If you are interested in this module and would like to know more, you might like to try the free OpenLearn course Early modern Europe: an introduction, in which you'll explore some of the fundamental characteristics of this fascinating period of history.
You will learn
By studying this module, you will learn how to:
- interpret the wide range of textual sources that document early modern life and also what to do if evidence is scarce or fragmentary
- analyse images – from grand portraits to cheap prints and the maps that were produced at the time
- study material culture – early modern objects, large and small, precious and ordinary that are an important source of evidence, particularly for Black history
- evaluate and take part in historical debates
- build a clear and persuasive argument in written form.
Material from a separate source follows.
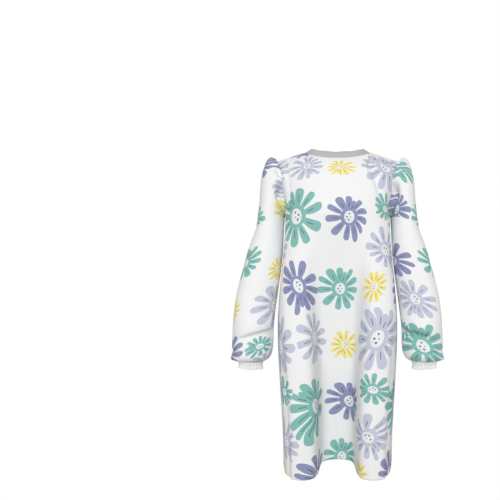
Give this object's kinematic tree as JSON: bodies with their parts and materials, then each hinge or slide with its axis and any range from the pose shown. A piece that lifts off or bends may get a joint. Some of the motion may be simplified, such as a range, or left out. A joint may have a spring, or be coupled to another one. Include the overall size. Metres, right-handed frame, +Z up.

This module helps you develop the skills required for the study of history. It builds on the reading and writing skills acquired at OU level 1, teaching you how to analyse more complex documents, how to get to grips with historical debates, and to understand why historians differ in their interpretation of the past. The module will also guide you through the rich archive of online documents and information, once limited to scholars but now available to all students through The Open University Library.
Throughout the module, you will have opportunities to practice a number of skills highly valued by employers, such as qualitative analysis and applying evidence from a variety of source material to support arguments and develop lateral thinking. You will also develop skills such as problem- solving, communication, digital and information literacy, self-management and resilience, and global citizenship.